Libya has been torn between rival administrations and a myriad of militias since the Nato-backed overthrow and killing of dictator Muammar Gaddafi in 2011.

FILE: A vendor stands next to his products ahead of the eighth anniversary of the Libyan revolution which toppled late leader and strongman Muammar Gaddafi on 9 February 2019.  Picture: AFP.

TRIPOLI - The head of Libya’s internationally recognised government and a military strongman who backs a rival administration in the country’s east have met and agreed to hold elections, the United Nations said on Thursday.

Unity government leader Fayez al-Sarraj met Khalifa Haftar on Wednesday in Abu Dhabi, where they agreed “on the need to end the transitional phase through general elections and on ways to preserve the stability of #Libya and unify its institutions,” the UN’s Libya mission UNSMIL tweeted.

Libya has been torn between rival administrations and a myriad of militias since the Nato-backed overthrow and killing of dictator Muammar Gaddafi in 2011.

Chief among them are Sarraj’s Government of National Accord, based in Tripoli, and an administration based in the east and backed by Haftar’s self-styled Libyan National Army.

The leaders had agreed to a Paris-brokered deal in May 2018 to hold a nationwide election by the end of the year.

But instability, territorial disputes and divisions in the oil-rich country delayed those plans.

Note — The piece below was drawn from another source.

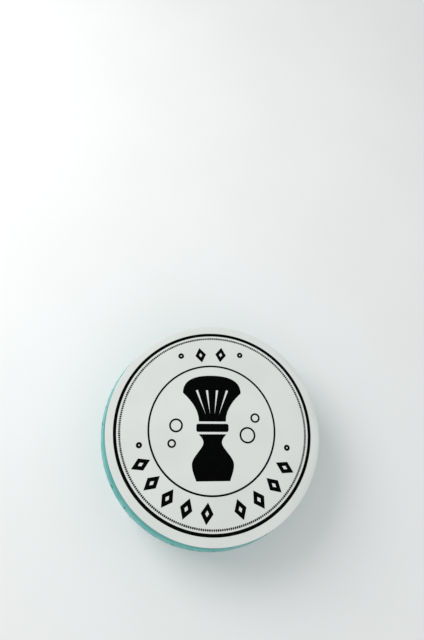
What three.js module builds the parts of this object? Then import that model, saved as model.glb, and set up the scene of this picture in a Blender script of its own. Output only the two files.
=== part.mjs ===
// A round cast puck of shaving soap with a printed paper label stuck on its face.
// Millimetres, +Z up. The origin is the centre of the flat base that the puck stands on.

import * as THREE from 'three';

// ---- Driving dimensions ----

const SOAP_HEIGHT = 24; // base to mould face
const SOAP_TOP_RADIUS = 37.9; // mould face, at the small end of the draft
const WALL_DRAFT = 1; // how much wider the wall is at the bottom
const EDGE_ROUND = 0.8; // rounding between the wall and the mould face
const FOOT_CHAMFER = 0.5; // how far the base face stops short of the wall
const FLASH = { reach: 0.5, low: 0.3, high: 0.7, root: 1.1 }; // thin lip round the poured edge

const LABEL_RADIUS = 37.9;
const LABEL_OFFSET = { x: 1.41, y: 1.12 }; // the label is stuck on slightly off-centre
const PRINT_OFFSET = { x: -0.31, y: 0.16 }; // the sheet was cut slightly off the print's centre
const ADHESIVE_INSET = 0.15; // the adhesive stops just short of the sheet's edge

// Thicknesses are binary fractions, so that stacked layers meet exactly.
const ADHESIVE_THICKNESS = 1 / 16;
const SHEET_THICKNESS = 3 / 16;
const INK_THICKNESS = 1 / 32;

// Concentric rings of the print, as shares of the label's radius.
const BORDER_RING = { outer: 0.9216, inner: 0.892 };
const INNER_RING = { outer: 0.597, inner: 0.5805 };
const BEAD_RING = { radius: 0.866, peak: 0.0095, valley: 0.0035, beads: 180 };

// Ornament band between the rings: three rows of lozenges, with ring dots at their ends.
// Clock angles run clockwise from the top of the label.
const LOZENGE_OPENING = 0.3; // a lozenge's open middle, as a share of its size
const LOZENGE_ROWS = {
  top: { count: 2, middle: 0, pitch: 16, radius: 26.8, length: 5.6, width: 4 },
  lower_right: { count: 4, middle: 142.8, pitch: 14.6, radius: 27.9, length: 6.9, width: 4.3 },
  lower_left: { count: 5, middle: -142.8, pitch: 14.6, radius: 27.9, length: 6.9, width: 4.3 },
};
const RING_DOT = { outer: 1.05, inner: 0.27 };
const RING_DOTS = {
  upper_right: { clock: 22.6, radius: 28.5 },
  lower_right: { clock: 106.9, radius: 26.6 },
  lower_left: { clock: -100.6, radius: 26.6 },
  upper_left: { clock: -22.6, radius: 28.5 },
};

// Shaving-brush emblem inside the inner ring, printed a little off-centre and turned. Widths are full widths.
const EMBLEM_OFFSET = { x: -0.67, y: -0.06 };
const EMBLEM_TURN = -2.1; // degrees
const KNOT = { top: 18.8, shoulder: 12.4, bottom: 2.3, width: 21, waist: 9.6 };
const BRISTLE_GAP = { count: 4, footSpread: 4.6, headSpread: 11, low: 4.6, high: 13.4, width: 0.8 };
const COLLAR = { top: 1.5, bottom: -1.3, width: 11.4, round: 0.7 };
const HANDLE = { top: -2.1, neck: -5.4, belly: -11.6, bottom: -17.6 };
const HANDLE_WIDTH = { top: 9.6, neck: 6.6, belly: 14.4, bottom: 11.6 };
const HANDLE_DIVISIONS = 24;
const BUBBLE_LINE = 0.62;
const BUBBLES = {
  right_large: { x: 12.4, y: -2.4, radius: 2.85 },
  right_small: { x: 15.4, y: 3.6, radius: 1.7 },
  left_large: { x: -12.8, y: 0.9, radius: 2.4 },
  left_small: { x: -14.2, y: -5.2, radius: 1.5 },
};

// Facets.
const SOAP_SEGMENTS = 96;
const LABEL_SEGMENTS = 128;
const RING_SEGMENTS = 128;
const DOT_SEGMENTS = 24;
const BUBBLE_SEGMENTS = 32;
const ARC_DIVISIONS = 4;
const CURVE_DIVISIONS = 12;

// ---- Finishes ----

const FINISHES = {
  soap: { color: 0x56b2a7, roughness: 0.45, metalness: 0 },
  adhesive: { color: 0xe4e2da, roughness: 0.6, metalness: 0 },
  paper: { color: 0xe6eae7, roughness: 0.5, metalness: 0 },
  ink: { color: 0x080a09, roughness: 0.55, metalness: 0 },
};

function addNode(parent, name, geometry, finish) {
  const mesh = new THREE.Mesh(geometry, new THREE.MeshStandardMaterial(FINISHES[finish]));
  mesh.name = name;
  parent.add(mesh);
  return mesh;
}

// ---- Geometry helpers ----

/** A solid of revolution about +Z from a profile of (radius, height) points. */
function revolve(profile, segments) {
  return new THREE.LatheGeometry(profile, segments).rotateX(Math.PI / 2);
}

/** A flat disc standing on its own origin. */
function disc(radius, thickness) {
  const profile = [
    new THREE.Vector2(0, 0),
    new THREE.Vector2(radius, 0),
    new THREE.Vector2(radius, thickness),
    new THREE.Vector2(0, thickness),
  ];
  return revolve(profile, LABEL_SEGMENTS);
}

/** A flat ring of ink of rectangular section. */
function inkRing(outer, inner, segments) {
  const profile = [
    new THREE.Vector2(inner, 0),
    new THREE.Vector2(outer, 0),
    new THREE.Vector2(outer, INK_THICKNESS),
    new THREE.Vector2(inner, INK_THICKNESS),
    new THREE.Vector2(inner, 0),
  ];
  return revolve(profile, segments);
}

/** A flat patch of ink with the outline of a shape. */
function inkPatch(shape) {
  return new THREE.ExtrudeGeometry(shape, {
    depth: INK_THICKNESS,
    bevelEnabled: false,
    curveSegments: CURVE_DIVISIONS,
  });
}

/** A closed outline, the same on both sides of the vertical axis, from its right-hand half, drawn upwards. */
function mirroredShape(rightHalf, divisions = CURVE_DIVISIONS) {
  const right = rightHalf.getPoints(divisions);
  const offAxis = right.filter((point) => Math.abs(point.x) > Number.EPSILON);
  const left = offAxis.map((point) => new THREE.Vector2(-point.x, point.y)).reverse();
  return new THREE.Shape([...right, ...left]);
}

// ---- Soap ----

function soapBody() {
  const wallBaseRadius = SOAP_TOP_RADIUS + WALL_DRAFT;
  const footRadius = wallBaseRadius - FOOT_CHAMFER;
  const flashRadius = wallBaseRadius + FLASH.reach;
  const draftAngle = Math.atan(WALL_DRAFT / SOAP_HEIGHT);

  const profile = new THREE.Path();
  profile.moveTo(0, 0);
  profile.lineTo(footRadius, 0);
  profile.lineTo(flashRadius, FLASH.low);
  profile.lineTo(flashRadius, FLASH.high);
  profile.lineTo(wallBaseRadius, FLASH.root);
  profile.absarc(SOAP_TOP_RADIUS - EDGE_ROUND, SOAP_HEIGHT - EDGE_ROUND, EDGE_ROUND, draftAngle, Math.PI / 2);
  profile.lineTo(0, SOAP_HEIGHT);
  return revolve(profile.getPoints(ARC_DIVISIONS), SOAP_SEGMENTS);
}

// ---- Rings of the print ----

function plainInkRing(ring) {
  return inkRing(ring.outer * LABEL_RADIUS, ring.inner * LABEL_RADIUS, RING_SEGMENTS);
}

/** Small beads run together into one ring, as a toothed band. */
function beadRing() {
  const edge = (side) => {
    const points = [];
    for (let i = 0; i < BEAD_RING.beads * 2; i += 1) {
      const angle = (Math.PI * i) / BEAD_RING.beads;
      const half = i % 2 ? BEAD_RING.valley : BEAD_RING.peak;
      const radius = (BEAD_RING.radius + side * half) * LABEL_RADIUS;
      points.push(new THREE.Vector2(radius * Math.cos(angle), radius * Math.sin(angle)));
    }
    return points;
  };
  const shape = new THREE.Shape(edge(1));
  shape.holes.push(new THREE.Path(edge(-1)));
  return inkPatch(shape);
}

// ---- Ornament band ----

/** Turns a mesh to stand upright at a clock angle and a radius on the band. */
function placeOnBand(mesh, clockDegrees, radius) {
  const clock = THREE.MathUtils.degToRad(clockDegrees);
  mesh.position.set(radius * Math.sin(clock), radius * Math.cos(clock), 0);
  mesh.rotation.z = -clock;
}

function lozengePoints(width, length) {
  return [
    new THREE.Vector2(width / 2, 0),
    new THREE.Vector2(0, length / 2),
    new THREE.Vector2(-width / 2, 0),
    new THREE.Vector2(0, -length / 2),
  ];
}

function openLozenge(width, length) {
  const shape = new THREE.Shape(lozengePoints(width, length));
  shape.holes.push(new THREE.Path(lozengePoints(width * LOZENGE_OPENING, length * LOZENGE_OPENING)));
  return inkPatch(shape);
}

function addLozenges(parent) {
  for (const [place, row] of Object.entries(LOZENGE_ROWS)) {
    for (let i = 0; i < row.count; i += 1) {
      const name = `print_${place}_lozenge_${i + 1}`;
      const lozenge = addNode(parent, name, openLozenge(row.width, row.length), 'ink');
      placeOnBand(lozenge, row.middle + (i - (row.count - 1) / 2) * row.pitch, row.radius);
    }
  }
}

function addRingDots(parent) {
  for (const [place, { clock, radius }] of Object.entries(RING_DOTS)) {
    const ring = inkRing(RING_DOT.outer, RING_DOT.inner, DOT_SEGMENTS);
    placeOnBand(addNode(parent, `print_ring_dot_${place}`, ring, 'ink'), clock, radius);
  }
}

// ---- Shaving-brush emblem ----

/** The bristles: a domed fan with narrow gaps of bare paper that open upwards. */
function brushKnot() {
  const half = new THREE.Path();
  half.moveTo(KNOT.waist / 2, KNOT.bottom);
  half.quadraticCurveTo(KNOT.waist / 2, (KNOT.bottom + KNOT.shoulder) / 2, KNOT.width / 2, KNOT.shoulder);
  half.quadraticCurveTo(KNOT.width / 2, KNOT.top, 0, KNOT.top);
  const shape = mirroredShape(half);

  for (let i = 0; i < BRISTLE_GAP.count; i += 1) {
    const side = (2 * i) / (BRISTLE_GAP.count - 1) - 1;
    const foot = new THREE.Vector2((side * BRISTLE_GAP.footSpread) / 2, BRISTLE_GAP.low);
    const head = new THREE.Vector2((side * BRISTLE_GAP.headSpread) / 2, BRISTLE_GAP.high);
    const across = head.clone().sub(foot).rotateAround(new THREE.Vector2(), Math.PI / 2);
    across.setLength(BRISTLE_GAP.width / 2);
    shape.holes.push(new THREE.Path([foot, head.clone().sub(across), head.clone().add(across)]));
  }
  return inkPatch(shape);
}

function brushCollar() {
  const { top, bottom, width, round } = COLLAR;
  const half = new THREE.Path();
  half.absarc(width / 2 - round, bottom + round, round, -Math.PI / 2, 0);
  half.absarc(width / 2 - round, top - round, round, 0, Math.PI / 2);
  return inkPatch(mirroredShape(half));
}

/** The handle: a turned outline with a narrow neck, a full belly and a flat foot. */
function brushHandle() {
  const halfWidth = (key) => HANDLE_WIDTH[key] / 2;
  const half = new THREE.SplineCurve([
    new THREE.Vector2(halfWidth('bottom'), HANDLE.bottom),
    new THREE.Vector2(halfWidth('belly'), HANDLE.belly),
    new THREE.Vector2(halfWidth('neck'), HANDLE.neck),
    new THREE.Vector2(halfWidth('top'), HANDLE.top),
  ]);
  return inkPatch(mirroredShape(half, HANDLE_DIVISIONS));
}

function addBubbles(parent) {
  for (const [place, bubble] of Object.entries(BUBBLES)) {
    const ring = inkRing(bubble.radius, bubble.radius - BUBBLE_LINE, BUBBLE_SEGMENTS);
    addNode(parent, `print_bubble_${place}`, ring, 'ink').position.set(bubble.x, bubble.y, 0);
  }
}

// ---- Assembly ----

function emblem() {
  const group = new THREE.Group();
  addNode(group, 'print_inner_ring', plainInkRing(INNER_RING), 'ink');
  addNode(group, 'print_brush_knot', brushKnot(), 'ink');
  addNode(group, 'print_brush_collar', brushCollar(), 'ink');
  addNode(group, 'print_brush_handle', brushHandle(), 'ink');
  addBubbles(group);
  return group;
}

function printedLayer() {
  const print = new THREE.Group();
  addNode(print, 'print_border_ring', plainInkRing(BORDER_RING), 'ink');
  addNode(print, 'print_bead_ring', beadRing(), 'ink');
  addRingDots(print);
  addLozenges(print);
  const middle = emblem();
  middle.position.set(EMBLEM_OFFSET.x, EMBLEM_OFFSET.y, 0);
  middle.rotation.z = THREE.MathUtils.degToRad(EMBLEM_TURN);
  print.add(middle);
  return print;
}

function label() {
  const sticker = new THREE.Group();
  addNode(sticker, 'label_adhesive', disc(LABEL_RADIUS - ADHESIVE_INSET, ADHESIVE_THICKNESS), 'adhesive');
  const sheet = addNode(sticker, 'label_sheet', disc(LABEL_RADIUS, SHEET_THICKNESS), 'paper');
  sheet.position.z = ADHESIVE_THICKNESS;
  const print = printedLayer();
  print.position.set(PRINT_OFFSET.x, PRINT_OFFSET.y, ADHESIVE_THICKNESS + SHEET_THICKNESS);
  sticker.add(print);
  return sticker;
}

const puck = new THREE.Group();
addNode(puck, 'soap_body', soapBody(), 'soap');
const sticker = label();
sticker.position.set(LABEL_OFFSET.x, LABEL_OFFSET.y, SOAP_HEIGHT);
puck.add(sticker);

export default puck;
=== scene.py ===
import math
import random

import bpy
from mathutils import Matrix, Vector, noise


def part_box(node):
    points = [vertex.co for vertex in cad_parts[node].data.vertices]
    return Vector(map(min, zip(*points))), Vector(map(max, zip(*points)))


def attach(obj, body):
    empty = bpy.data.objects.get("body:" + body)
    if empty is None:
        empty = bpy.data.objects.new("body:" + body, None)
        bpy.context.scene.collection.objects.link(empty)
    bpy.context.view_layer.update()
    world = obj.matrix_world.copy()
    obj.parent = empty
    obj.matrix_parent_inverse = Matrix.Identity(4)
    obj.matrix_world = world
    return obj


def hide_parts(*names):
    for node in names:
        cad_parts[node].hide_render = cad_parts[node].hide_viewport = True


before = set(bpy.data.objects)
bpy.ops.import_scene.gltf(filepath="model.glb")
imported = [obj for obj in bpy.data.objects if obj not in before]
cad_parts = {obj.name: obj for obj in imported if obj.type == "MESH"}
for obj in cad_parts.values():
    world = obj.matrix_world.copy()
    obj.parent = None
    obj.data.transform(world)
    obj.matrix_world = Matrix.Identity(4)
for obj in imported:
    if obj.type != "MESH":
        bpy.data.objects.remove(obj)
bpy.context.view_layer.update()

# A cast puck of teal shaving soap with a printed paper label. Everything is in metres and radians,
# apart from the tables that say otherwise.

MM = 0.001

# ---- Sizes and places from the frame ----

soap_low, soap_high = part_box("soap_body")
glue_low, glue_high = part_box("label_adhesive")
sheet_low, sheet_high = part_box("label_sheet")
border_low, border_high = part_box("print_border_ring")
bead_low, bead_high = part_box("print_bead_ring")
inner_low, inner_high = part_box("print_inner_ring")


def half_width(low, high):
    return (high.x - low.x) / 2


def middle_of(low, high):
    return (low + high) / 2


SOAP_TOP = soap_high.z
FLASH_RADIUS = half_width(soap_low, soap_high)
FLASH_REACH = 0.5 * MM
WALL_FOOT_RADIUS = FLASH_RADIUS - FLASH_REACH
WALL_DRAFT = 1.0 * MM
WALL_TOP_RADIUS = WALL_FOOT_RADIUS - WALL_DRAFT
EDGE_ROUND = 0.8 * MM
FLAT_RADIUS = WALL_TOP_RADIUS - EDGE_ROUND  # where the flat mould face ends
LABEL_CENTRE = middle_of(sheet_low, sheet_high)
LABEL_RADIUS = half_width(sheet_low, sheet_high)
INK_BASE = border_low.z
INK_TOP = border_high.z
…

Talks in Italy in November laid bare deep divisions between the key power brokers, with some delegates refusing to sit side by side and Haftar snubbing the main conference to organise separate talks with international leaders.

United Nations envoy Ghassan Salame told the UN Security Council in January that he was planning to organise a national conference inside Libya within weeks to pave the way for elections.

But analysts have warned that the UN’s efforts could be threatened after Haftar’s forces launched an offensive into the south in mid-January, aimed at rooting out “terrorists” and foreign fighters.

The LNA already controls vital oil installations in Libya’s east.

Powerful Tripoli-based militias have condemned Haftar’s operation as a power grab, although the GNA itself has not been as explicit in its opposition.